- _Recorded information_:
----------
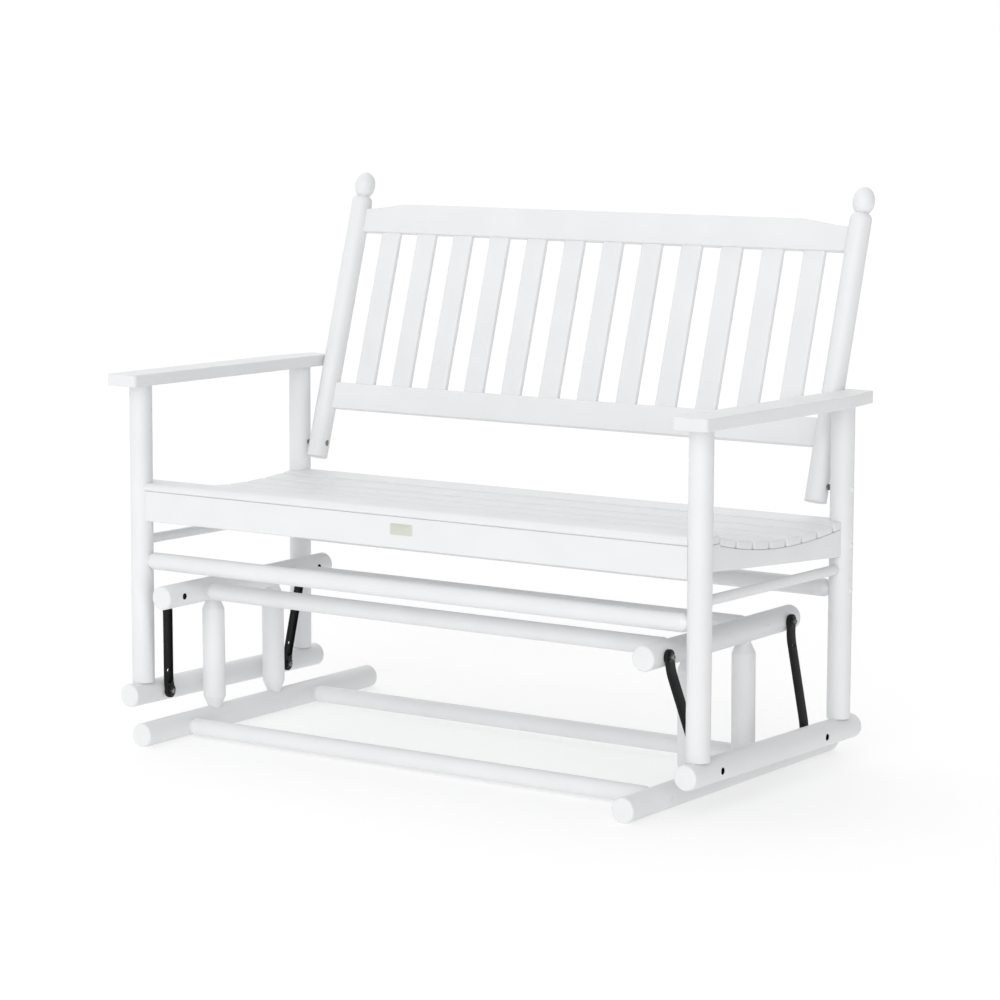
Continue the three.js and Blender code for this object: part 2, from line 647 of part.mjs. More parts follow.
----------
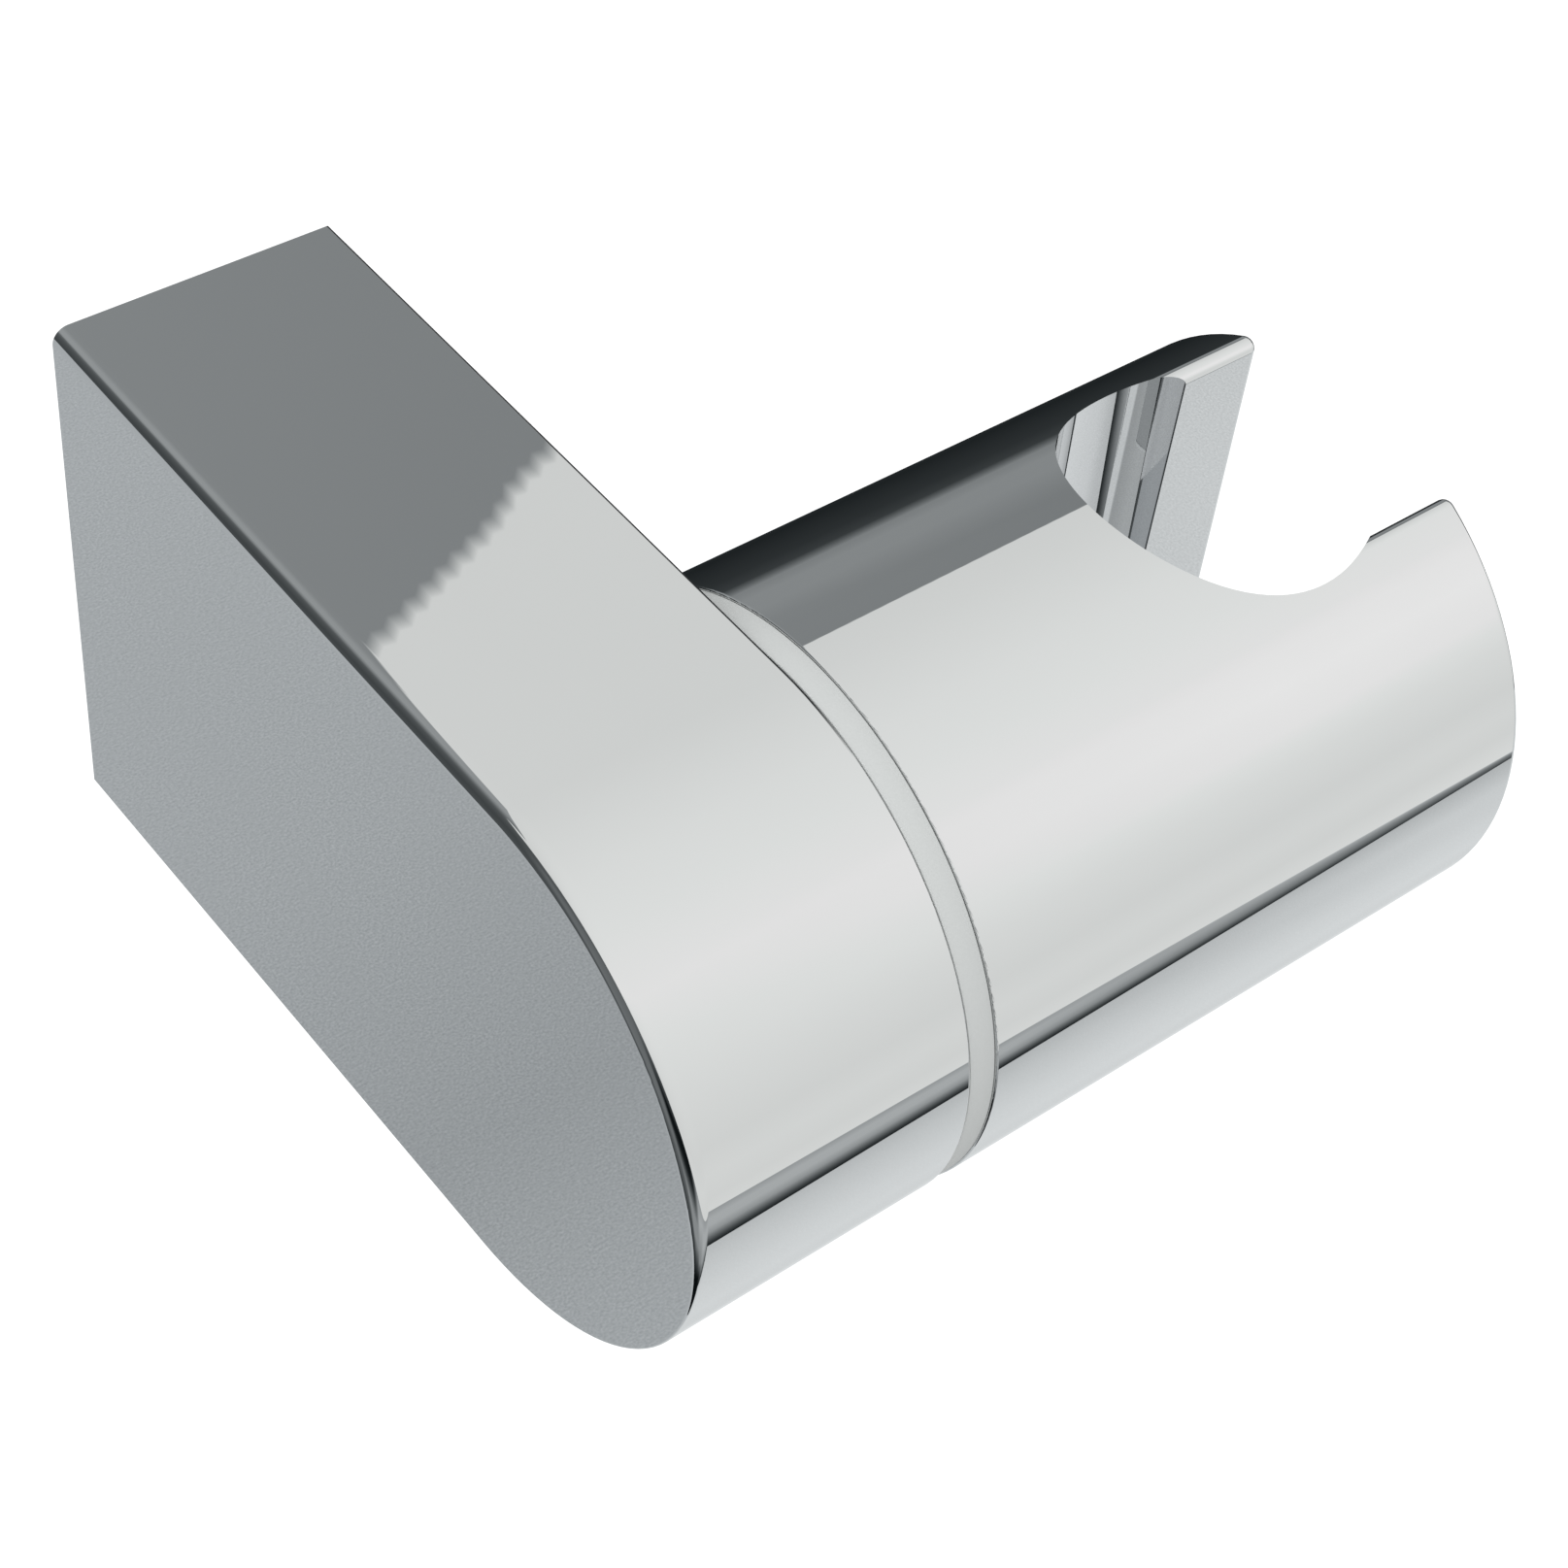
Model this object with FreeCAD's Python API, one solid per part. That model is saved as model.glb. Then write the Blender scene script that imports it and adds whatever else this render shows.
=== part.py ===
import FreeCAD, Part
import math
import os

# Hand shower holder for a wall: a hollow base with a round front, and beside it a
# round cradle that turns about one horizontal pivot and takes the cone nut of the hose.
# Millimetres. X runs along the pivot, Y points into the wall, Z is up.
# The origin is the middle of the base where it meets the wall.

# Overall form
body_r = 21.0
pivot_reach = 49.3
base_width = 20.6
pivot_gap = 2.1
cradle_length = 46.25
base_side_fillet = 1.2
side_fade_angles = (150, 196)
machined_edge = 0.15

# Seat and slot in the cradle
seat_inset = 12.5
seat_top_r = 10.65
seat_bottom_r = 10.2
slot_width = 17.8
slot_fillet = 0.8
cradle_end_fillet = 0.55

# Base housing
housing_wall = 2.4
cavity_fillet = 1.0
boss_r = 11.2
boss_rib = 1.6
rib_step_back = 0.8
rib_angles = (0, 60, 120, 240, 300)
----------
- _What is required_:
Pull every line containing the word "Blender" out of the entries above.

- _Output of the exercise_:
Continue the three.js and Blender code for this object: part 2, from line 647 of part.mjs. More parts follow.
Model this object with FreeCAD's Python API, one solid per part. That model is saved as model.glb. Then write the Blender scene script that imports it and adds whatever else this render shows.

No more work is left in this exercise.